**Exercise objective:**
In the listing below, locate the line that contains "What build123d script" and the line that contains "rear_wheel_x = sill_half". Restate word for word those two lines and every line between them, and nothing else.
══════════════════════════════
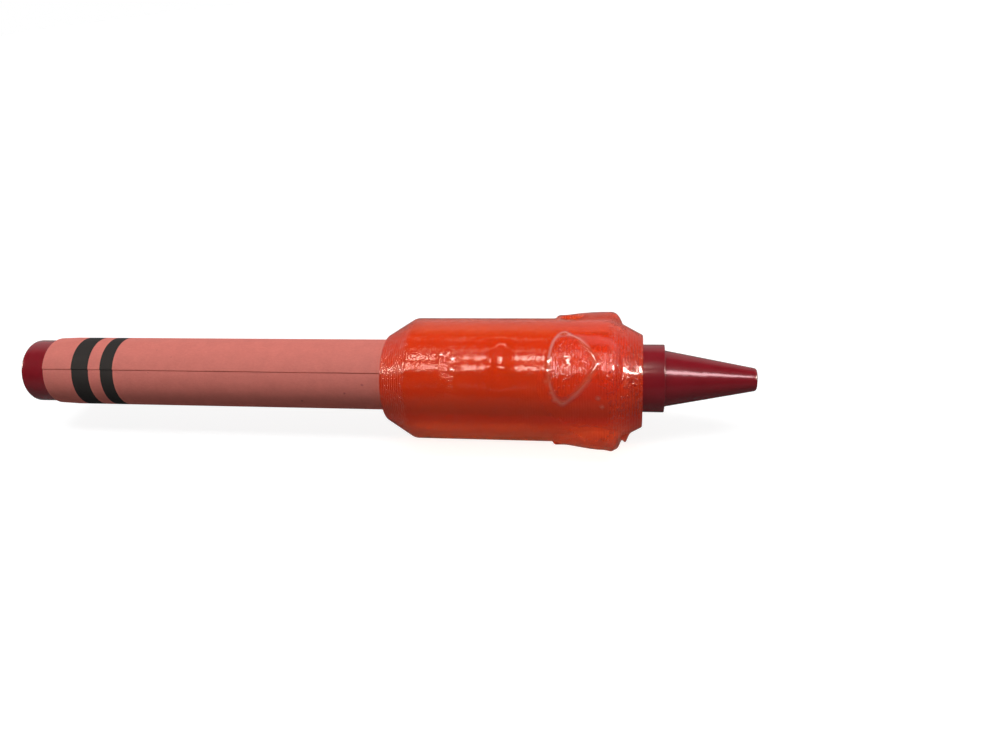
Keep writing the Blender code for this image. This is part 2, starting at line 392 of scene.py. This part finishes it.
def on_pad(radius, ahead, across, side):
    """Radius where a finger pad lies over the plain turned shape, with its dish."""
    half_width = PAD_WIDTH / 2
    reach = PAD_FRONT_REACH
    ring = gauge(ahead, across, PAD_ROUND_END, reach, half_width, PAD_FRONT_SQUARENESS)
    if ring >= 1:
        return radius
    ramp = min(1.0, (ahead + PAD_ROUND_END) / PAD_RAMP_LENGTH)
    dish = DISH_DEPTH * max(0.0, 1 - dish_gauge(ahead, across) ** 2) ** 2
    top = BODY_RADIUS + PAD_REAR_STEP + (PAD_RISE - PAD_REAR_STEP) * ramp - dish
    edge_starts = PAD_EDGE_STARTS if ahead > 0 else side[0]
    into_edge = max(0.0, ring - edge_starts) / (1 - edge_starts)
    wall_starts = side[0] + (side[1] - side[0]) * smooth_step(0.0, reach / 2, ahead)
    share = 1 - into_edge ** 2
    share *= 1 - smooth_step(wall_starts, 1.0, abs(across) / half_width)
    return radius + (top - radius) * share


def bead_share(ahead, across):
    """1 along the dish's edge, falling to 0 beside it."""
    size = dish_gauge(ahead, across)
    off_edge = (size - 1) * math.hypot(ahead, across) / max(size, 0.1)
    return math.exp(-((off_edge / BEAD_WIDTH) ** 2))


def hollow_gauge(from_front, elevation):
    """1 on the edge of the oval hollow, less inside and more outside."""
    along = (from_front - HOLLOW_FROM_FRONT) / (HOLLOW_LENGTH / 2)
    across = turn_from(elevation, HOLLOW_ELEVATION) * BODY_RADIUS / (HOLLOW_WIDTH / 2)
    return math.hypot(along, across)


def hollow_rise(from_front, elevation):
    """Height of the hollow's rim, less the depth inside it."""
    size = hollow_gauge(from_front, elevation)
    rim = HOLLOW_RIM * math.exp(-(((size - 1) / HOLLOW_RIM_WIDTH) ** 2))
    return rim - HOLLOW_DEPTH * max(0.0, 1 - size ** 2)


def dimple_place(from_front, elevation):
    """How far along and across the dimple a point is, as shares of its half length and width."""
    along = abs(from_front - DIMPLE_FROM_FRONT) / (DIMPLE_LENGTH / 2)
    across = abs(turn_from(elevation, DIMPLE_ELEVATION)) * BODY_RADIUS / (DIMPLE_WIDTH / 2)
    return along, across


def dimple_depth(from_front, elevation):
    """Depth of the dimple, a trough across the body with soft ends."""
    along, across = dimple_place(from_front, elevation)
    share = max(0.0, 1 - math.hypot(along, DIMPLE_SOFT_MIDDLE))
    return DIMPLE_DEPTH * share * (1 - smooth_step(DIMPLE_FADE_STARTS, 1.0, across))


def smooth_share(from_front, elevation):
    """1 in the dimple, where the layers hardly show, and 0 off it."""
    along, across = dimple_place(from_front, elevation)
    across_share = 1 - smooth_step(SMOOTH_FADE_STARTS, 1.0, across)
    return (1 - smooth_step(0.9, 1.1, along)) * across_share


def lump_share(from_front, elevation, place, middle, size):
    """1 at the middle of a lump, falling to 0 round it."""
    off = abs(from_front - place)
    if off > 3 * size:
        return 0.0
    away = math.hypot(off, turn_from(elevation, middle) * BODY_RADIUS)
    return math.exp(-((away / size) ** 2))


def sleeve_relief(from_front, radius, elevation):
    """Radius of the printed outside where the plain turned shape has this radius."""
    ahead = PAD_MIDDLE_FROM_FRONT - from_front
    if abs(ahead) < PAD_LENGTH:
        for pad_elevation, below, above, bead_height in PADS:
            across = turn_from(elevation, pad_elevation) * BODY_RADIUS
            if abs(across) < PAD_WIDTH:
                radius = on_pad(radius, ahead, across, below if across < 0 else above)
                radius += bead_height * bead_share(ahead, across)
    radius += hollow_rise(from_front, elevation) - dimple_depth(from_front, elevation)
    for place, middle, size, height in LUMPS:
        radius += height * lump_share(from_front, elevation, place, middle, size)
    return radius


def ridge_glint_share(from_front, elevation):
    """How far the plastic is raised in a bead or a small lump, made bright there by a painted
    highlight and a glossy coat.
    """
    ahead = PAD_MIDDLE_FROM_FRONT - from_front
    share = 0.0
    if abs(ahead) < PAD_LENGTH:
        for pad_elevation, _, _, bead_height in PADS:
            across = turn_from(elevation, pad_elevation) * BODY_RADIUS
            if abs(across) < PAD_WIDTH:
                share = max(share, bead_share(ahead, across) * bead_height / BEAD_HEIGHT)
    for place, middle, size, _ in LUMPS:
        if size < SMALL_LUMP:
            share = max(share, lump_share(from_front, elevation, place, middle, size))
    return share


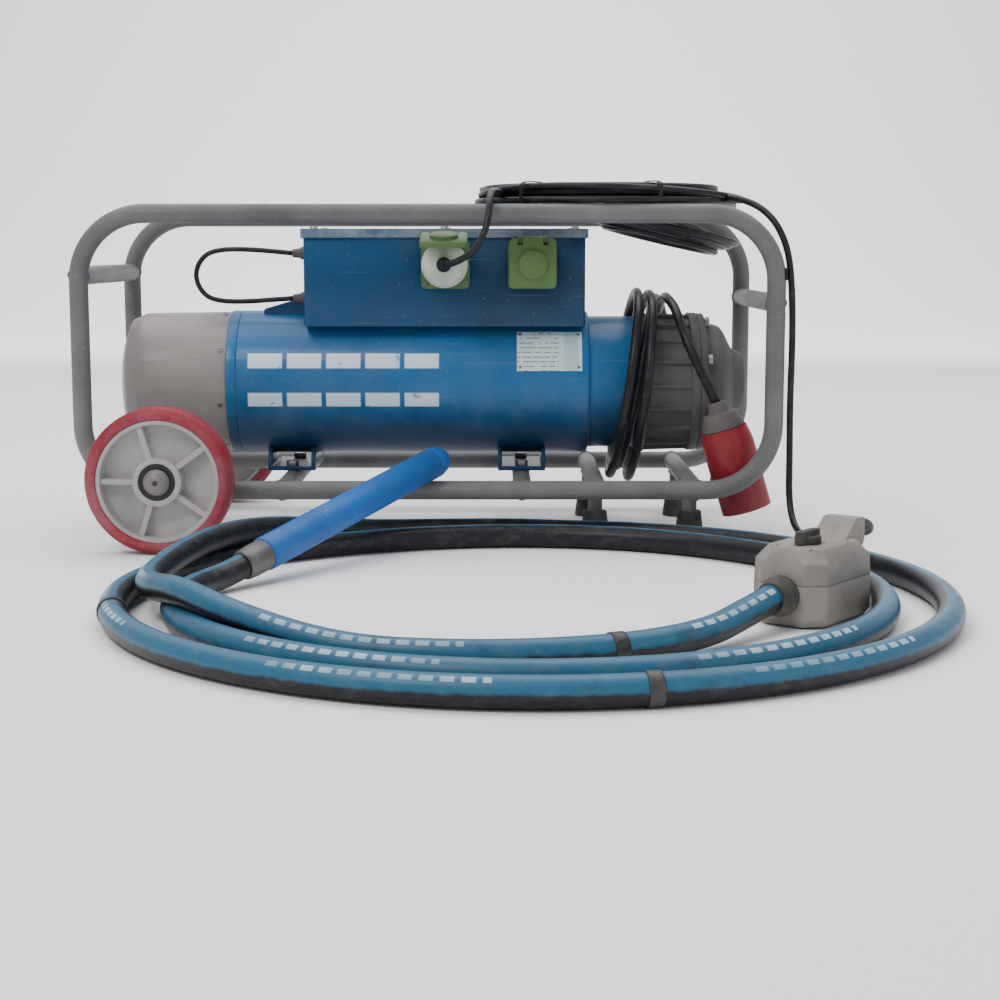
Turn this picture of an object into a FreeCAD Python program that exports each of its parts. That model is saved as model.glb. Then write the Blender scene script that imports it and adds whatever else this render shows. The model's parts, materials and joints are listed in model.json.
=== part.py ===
"""Wheeled high-frequency converter with its electric poker vibrator.

Millimetres.  X runs along the machine, Y away from the operator's side, Z up.
The floor is z = 0, and the origin is under the middle of the machine and poker.
"""
import FreeCAD, Part
import math
import os
import Sketcher

V = FreeCAD.Vector
doc = FreeCAD.newDocument("frequency_converter_set")

# ---------------------------------------------------------------- dimensions

DIMENSIONS = [
    # tubular frame, measured between tube centres
    ("frame_span", 915),
    ("frame_rise", 364),
    ("frame_corner", 88),
    ("frame_base", 72.5),
    ("tube_diameter", 25),
    ("loop_spacing", 350),
    ("machine_middle", 109),
    ("left_tie_height", 356),
    ("right_tie_height", 320),
    ("support_left", -195),
    ("support_right", 125),
    ("leg_diameter", 20),
    ("leg_inner", 226),
    ("leg_outer", 356),
    ("leg_spread", 190),
    # wheels
    ("wheel_diameter", 190),
    ("wheel_width", 45),
    ("wheel_track", 490),
    ("axle_place", -344),
    ("axle_diameter", 20),
    # rotary converter
    ("converter_height", 205),
    ("housing_radius", 100),
    ("housing_left", -266),
    ("housing_step", 218),
    ("housing_right", 284),
    ("cover_left", -426),
    ("bell_right", 438),
    ("shaft_diameter", 30),
    # terminal box
    ("box_left", -172),
    ("box_right", 211),
    ("box_depth", 180),
    ("box_floor", 286),
    ("box_rim", 409),
    ("sheet_wall", 3),
    ("socket_height", 370),
    ("socket_left", 21),
    ("socket_right", 139),
    ("socket_flange", 66),
    # poker
    ("poker_diameter", 41),
    ("poker_length", 393),
    # cords
    ("hose_diameter", 30),
    ("cable_diameter", 9),
    ("mains_diameter", 13),
    ("side_diameter", 7),
    ("running_gap", 0.05),
]


class Size:
    """A length together with the spreadsheet formula that gives it."""

    def __init__(self, value, formula):
        self.value = value
        self.formula = formula

    def joined(self, other, sign, value):
        return Size(value, f"({self.formula} {sign} {other.formula})")

    def __add__(self, other):
        other = size(other)
        return self.joined(other, "+", self.value + other.value)

    def __sub__(self, other):
        other = size(other)
        return self.joined(other, "-", self.value - other.value)

    def __mul__(self, other):
        other = size(other)
        return self.joined(other, "*", self.value * other.value)

    def __truediv__(self, other):
        other = size(other)
        return self.joined(other, "/", self.value / other.value)

    def __radd__(self, other):
        return size(other) + self

    def __rsub__(self, other):
        return size(other) - self

    def __rmul__(self, other):
        return size(other) * self

    def __neg__(self):
        return size(0) - self


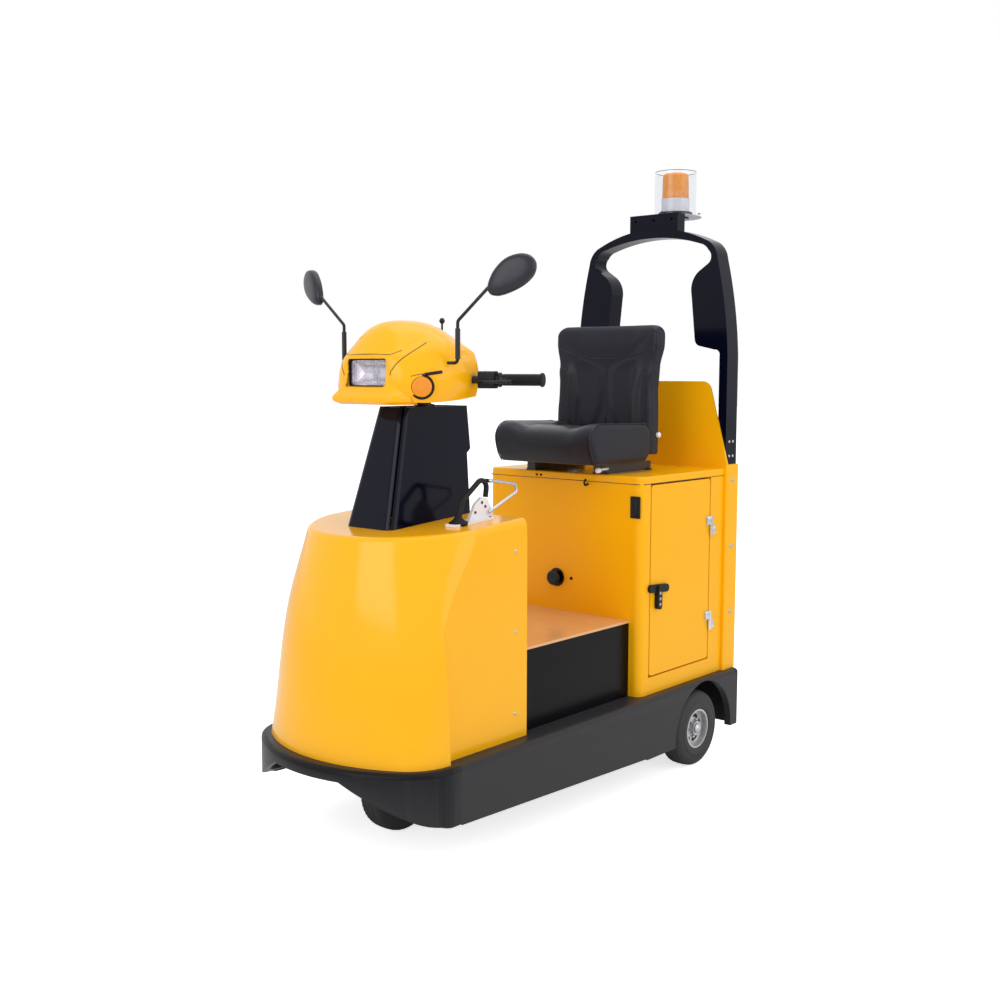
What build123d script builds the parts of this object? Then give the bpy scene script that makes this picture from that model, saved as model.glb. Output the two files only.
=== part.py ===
"""Three-wheeled electric tow tractor for airport baggage, as an assembly of separate pieces.

Millimetres. The front of the machine faces -Y, its left side +X, and +Z is up.
The origin is on the floor, at the middle of the machine's length and width.
"""
import math
import os

from build123d import *

os.makedirs("parts", exist_ok=True)

# ---- lengths along the machine, from the bumper to the beacon plate
bumper_overhang = 35.0
nose_length = 551.0
floor_length = 547.0
cabinet_length = 498.0
post_depth = 81.0
beacon_reach = 176.0
overall_length = (bumper_overhang + nose_length + floor_length + cabinet_length
                  + post_depth + beacon_reach)
front_y = -overall_length / 2
nose_front_y = front_y + bumper_overhang
nose_rear_y = nose_front_y + nose_length
cabinet_y = nose_rear_y + floor_length
post_y = cabinet_y + cabinet_length
rear_y = post_y + post_depth

# ---- heights
deck_z = 289.0
floor_z = 536.0
lid_z = 999.0
nose_top_z = 917.0
nose_fall = 0.07
bar_z = 1306.0

# ---- half widths
sill_half = 356.0
nose_half = 304.0
floor_half = 276.0
cabinet_half = 320.0
post_half = 332.0

# ---- walls and gaps
skirt_wall = 24.0
deck_wall = 8.0
nose_wall = 8.0
cabinet_wall = 16.0
door_gap = 5.0
shaft_gap = 0.05
seat_gap = 0.3

# ---- wheels
tyre_radius = 128.0
tyre_width = 84.0
bead_radius = 66.0
tyre_proud = 2.0
rear_wheel_setback = 305.0
rear_wheel_y = cabinet_y + rear_wheel_setback
rear_wheel_x = sill_half + tyre_proud - tyre_width / 2

# ---- steering: the axis leans back, and the wheel trails behind it
rake = 8.0
trail = 43.0
stem_setback = 93.0
stem_radius = 19.0
neck_radius = 30.0
stem_y = nose_rear_y - stem_setback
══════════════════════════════
**Complete response:**
What build123d script builds the parts of this object? Then give the bpy scene script that makes this picture from that model, saved as model.glb. Output the two files only.
=== part.py ===
"""Three-wheeled electric tow tractor for airport baggage, as an assembly of separate pieces.

Millimetres. The front of the machine faces -Y, its left side +X, and +Z is up.
The origin is on the floor, at the middle of the machine's length and width.
"""
import math
import os

from build123d import *

os.makedirs("parts", exist_ok=True)

# ---- lengths along the machine, from the bumper to the beacon plate
bumper_overhang = 35.0
nose_length = 551.0
floor_length = 547.0
cabinet_length = 498.0
post_depth = 81.0
beacon_reach = 176.0
overall_length = (bumper_overhang + nose_length + floor_length + cabinet_length
                  + post_depth + beacon_reach)
front_y = -overall_length / 2
nose_front_y = front_y + bumper_overhang
nose_rear_y = nose_front_y + nose_length
cabinet_y = nose_rear_y + floor_length
post_y = cabinet_y + cabinet_length
rear_y = post_y + post_depth

# ---- heights
deck_z = 289.0
floor_z = 536.0
lid_z = 999.0
nose_top_z = 917.0
nose_fall = 0.07
bar_z = 1306.0

# ---- half widths
sill_half = 356.0
nose_half = 304.0
floor_half = 276.0
cabinet_half = 320.0
post_half = 332.0

# ---- walls and gaps
skirt_wall = 24.0
deck_wall = 8.0
nose_wall = 8.0
cabinet_wall = 16.0
door_gap = 5.0
shaft_gap = 0.05
seat_gap = 0.3

# ---- wheels
tyre_radius = 128.0
tyre_width = 84.0
bead_radius = 66.0
tyre_proud = 2.0
rear_wheel_setback = 305.0
rear_wheel_y = cabinet_y + rear_wheel_setback
rear_wheel_x = sill_half + tyre_proud - tyre_width / 2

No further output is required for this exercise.